As an accountant, you may be in a situation in which management asks you to create lots of reports but doesn’t use them all. Ask management how a report you’re asked to create will be used. The manager might conclude that the report really isn’t necessary — which saves you time and energy.
Financial accounting looks backward. You report on past events. Management accounting is forward-looking. It’s prospective. You’re using the reports to make decisions about the future. For example, a decision whether to manufacture a product component or buy it from someone else is a typical management decision based on management accounting.
Every manager has a preferred set of management reports, the ones they consider the most useful. I had a conversation with the retired chief financial officer (CFO) of a worldwide defense contractor. Engineers, including all senior management, dominated the company. The former CFO told me that he was successful because he figured out which financial management reports the engineers wanted. In fact, that set of reports was standardized and used in every senior management meeting.
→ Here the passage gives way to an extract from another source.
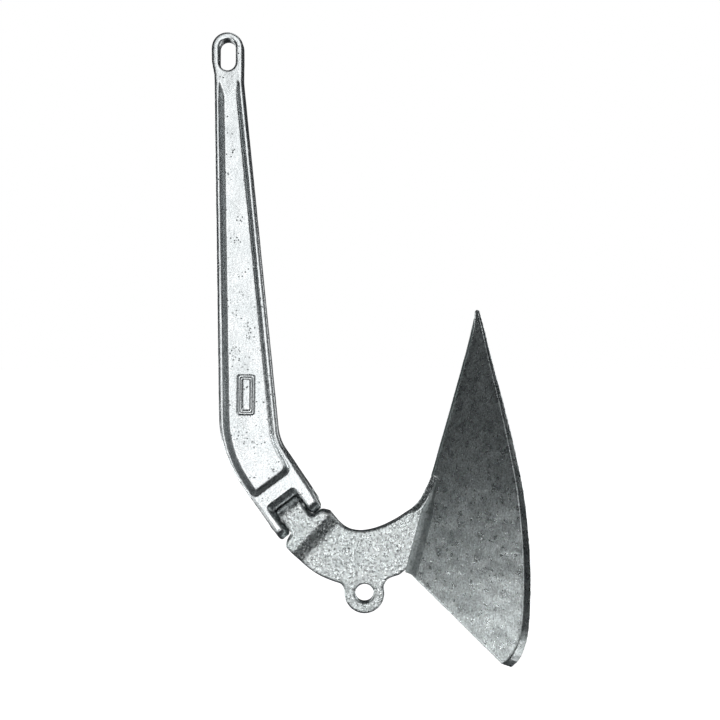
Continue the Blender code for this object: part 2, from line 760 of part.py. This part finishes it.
def build_root_weld(name, side, mat):
    """Fillet between the arm's root and the inside of a blade."""
    rings = []
    for i in range(9):
        k = (ROOT_START + 8.0) / 254.0 + (0.975 - (ROOT_START + 8.0) / 254.0) * i / 8
        reach = outer_point(k, 1.0)
        n = outer_normal(k, 0.3)
        t1 = (ARM_GAP + BLADE_THICK * n.z) / reach.z
        corner = outer_point(k, t1) - n * BLADE_THICK
        along = (reach - outer_point(k, 0.0)).normalized()
        heel = corner + Vector((0.0, 1.0, 0.0))
        heel.z = ARM_GAP
        toe = corner + Vector((0.0, 8.0, 0.0))
        toe.z = ARM_GAP
        high = corner + along * 8.0 - n * GAP
        mid = (toe + high) / 2 + Vector((0.0, 0.7, -0.2))
        rings.append([plough(*p, side) for p in (heel, toe, mid, high)])
    return loft(name, rings, mat)


def build_ballast(mat):
    """Weight that fills the vee behind the point."""
    rings = []
    angle = math.radians(48.5)
    for i in range(9):
        s = BALLAST_START + (BALLAST_END - BALLAST_START) * i / 8
        plate = lerp_table(PLATE_TABLE, s)
        apex = plate / math.sin(angle) + 1.1
        floor_w = max(edge_at(s * 294.0 / 254.0)[0] - 5.0, apex + 2.2)
        half = (floor_w - apex) * math.tan(angle) * 0.96
        corners = [(apex, 0.5), (floor_w - 0.8, half), (floor_w, half - 1.0)]
        ring = [plough(s, apex - 0.2, 0.0, 1.0)]
        ring += [plough(s, w, a, 1.0) for w, a in corners]
        ring.append(plough(s, floor_w + 0.8, 0.0, 1.0))
        ring += [plough(s, w, a, -1.0) for w, a in corners[::-1]]
        rings.append(ring)
    return loft("toe_ballast", rings, mat)


def main():
    clear_file()
    casting = material("cast_galvanised", (0.62, 0.65, 0.66), 0.42, 1.0)
    plate = material("plate_galvanised", (0.42, 0.45, 0.45), 0.48, 1.0)
    steel = material("pin_steel", (0.55, 0.56, 0.57), 0.35, 1.0)
    bead = material("weld_galvanised", (0.55, 0.58, 0.58), 0.5, 1.0)
    build_shank(casting)
    build_pin(steel)
    build_arm(casting)
    for name, side in (("port", -1.0), ("starboard", 1.0)):
        build_blade("blade_" + name, side, plate)
        build_arm_weld("arm_weld_" + name, side, bead)
        build_root_weld("root_weld_" + name, side, bead)
    build_ridge_weld(bead)
    build_ballast(casting)


main()
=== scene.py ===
"""Looks of the hinged plough anchor: cast, forged and welded steel under hot-dip zinc.

Each visible piece is a finely meshed skin, made from its own CAD solid. It rides on that solid's
body and replaces its node. Lengths are in metres.
"""
import json
import math

import bmesh
import bpy
import numpy as np
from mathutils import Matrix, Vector, noise


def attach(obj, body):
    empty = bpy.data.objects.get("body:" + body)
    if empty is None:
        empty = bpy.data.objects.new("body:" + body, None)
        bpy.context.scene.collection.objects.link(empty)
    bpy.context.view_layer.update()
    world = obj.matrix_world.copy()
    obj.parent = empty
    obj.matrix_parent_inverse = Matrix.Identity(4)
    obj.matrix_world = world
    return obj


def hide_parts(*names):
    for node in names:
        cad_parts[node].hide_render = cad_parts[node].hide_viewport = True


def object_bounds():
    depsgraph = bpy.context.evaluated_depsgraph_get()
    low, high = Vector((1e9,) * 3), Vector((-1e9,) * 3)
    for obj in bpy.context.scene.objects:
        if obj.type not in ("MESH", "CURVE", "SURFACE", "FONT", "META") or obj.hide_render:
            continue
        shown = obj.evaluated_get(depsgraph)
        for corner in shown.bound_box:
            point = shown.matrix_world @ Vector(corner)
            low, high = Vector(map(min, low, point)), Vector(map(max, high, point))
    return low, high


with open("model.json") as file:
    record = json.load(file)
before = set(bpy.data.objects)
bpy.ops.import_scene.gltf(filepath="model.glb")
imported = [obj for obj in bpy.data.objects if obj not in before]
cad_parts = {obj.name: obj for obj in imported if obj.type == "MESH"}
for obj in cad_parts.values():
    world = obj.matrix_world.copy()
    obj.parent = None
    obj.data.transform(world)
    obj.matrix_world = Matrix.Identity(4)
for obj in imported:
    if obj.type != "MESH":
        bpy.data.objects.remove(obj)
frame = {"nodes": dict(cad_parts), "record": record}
CAD_BOX = [list(corner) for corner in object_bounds()]
MIDDLE = (Vector(CAD_BOX[0]) + Vector(CAD_BOX[1])) / 2
NODES = frame["nodes"]
BODY_OF = {
    node: body
    for body, members in frame["record"]["behaviour"]["bodies"].items()
    for node in members
}
SCENE = bpy.context.scene

# the Mix node's colour sockets, which have the same names as its other sockets
MIX_A, MIX_B, MIX_RESULT = 6, 7, 2


def link(thing):
    SCENE.collection.objects.link(thing)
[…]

Fitting in cost accounting
Cost accounting is closer to management accounting than financial accounting. Cost accountants gather information to make decisions about the future. Also, cost reports are considered to be internal reports. Both of those traits apply to management accounting.
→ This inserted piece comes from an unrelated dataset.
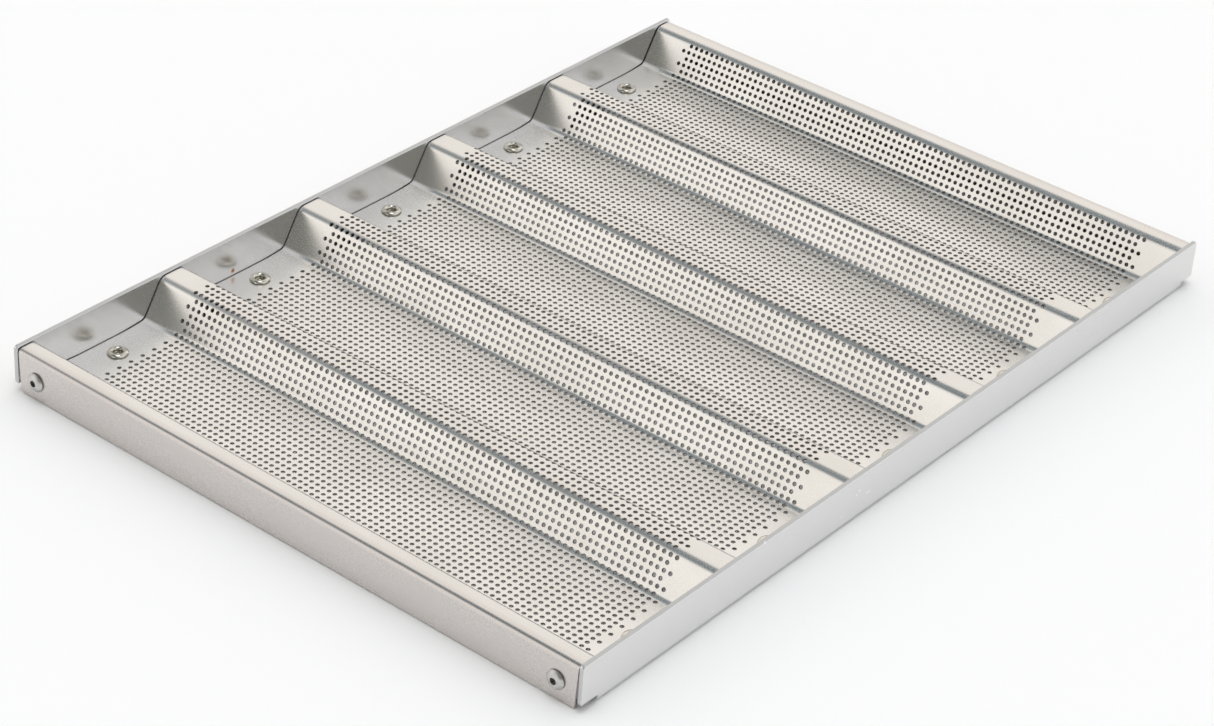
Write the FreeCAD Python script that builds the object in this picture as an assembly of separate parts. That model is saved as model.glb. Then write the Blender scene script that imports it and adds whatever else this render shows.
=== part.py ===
import FreeCAD, Part
import math
import os

os.makedirs("parts", exist_ok=True)

# A five-channel baguette tray, in millimetres. X runs along the two end rails and across the
# channels, Y runs along the channels, and Z is up from the surface that the tray rests on.

V = FreeCAD.Vector

# Overall size
LENGTH = 600.0           # along the rails
WIDTH = 430.0            # along the channels, over both rails
HEIGHT = 30.5            # to the rails' top edges

# End rails: L-profiles with the flange turned in under the sheet
RAIL_T = 3.0
FLANGE_W = 26.0
RAIL_BEND_R = 4.5        # outside radius between wall and flange
RAIL_EDGE_R = 1.0        # eased edges of the wall
RAIL_CORNER_R = 2.5      # rounded top corner at each end of the wall
RAIL_FOOT_R = 1.5        # rounded bottom corner at each end of the wall
NOTCH_RUN = 13.0         # the flange and its bend are cut away this far from each end
NOTCH_RISE = 5.0

# Ear inside each corner, that the sheet's side skirt is riveted to
EAR_T = 3.0
EAR_REACH = 27.0         # from the rail's outer face
EAR_LOW = 7.0
EAR_HIGH = 22.0
EAR_CORNER_R = 3.0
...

You see overlap between cost and management accounting. A good example is special orders. A special order is an order you take on when you have excess production capacity. A customer approaches you about producing an “extra” order — an order you weren’t expecting. You need to decide what price you will accept for the special order.
Management accounting instructs you to consider only the cost and revenues that change, based on your decision, called differential costs and revenues. That makes sense, because the method is forward-looking. Old, unchanging stuff generally doesn’t count.
Your price for the special order depends on the costs. Reports you generate about costs help you make the decision to accept or reject the special order. If you’re producing cost reporting, that sounds like cost accounting to me. So you see how cost and management accounting can overlap. There’s more on special orders later.
Cost accounting sometimes uses historical information to start the analytical process. For example, when you plan your costs for next year, you take a look at spending in past years. Spending in prior year provides a starting point for planning costs — a baseline. The baseline is adjusted for all the foreseeable changes that might occur in the New Year. That helps you decide whether your budgeted costs should be higher or lower.
Using Cost Accounting to Your Advantage
Cost accounting runs through your entire business process. To begin, you decide whether the cost of obtaining the information is worth the benefit you receive from it. If you decide that it is, you use cost accounting to analyze your costs, make decisions, and look for cost reductions in your business.
Starting with cost-benefit analysis
The cost of obtaining information should be lower than the benefit you receive from your analysis. The cost includes labor hours and technology costs. For example, you need someone to search for the information. You also may need to create new cost reports in using your technology. The benefit of performing the analysis is the cost savings you’re able to implement.
Say you manufacture dining room tables; you make five different models of tables. At one point in production, your staff sands the wooden tabletops by hand.
Until now, you haven’t calculated the time required to sand each type of table. You take the total labor costs for sanding and trace them to each table, regardless of the model. Maybe you should do a cost analysis and assign the sanding cost to each table model.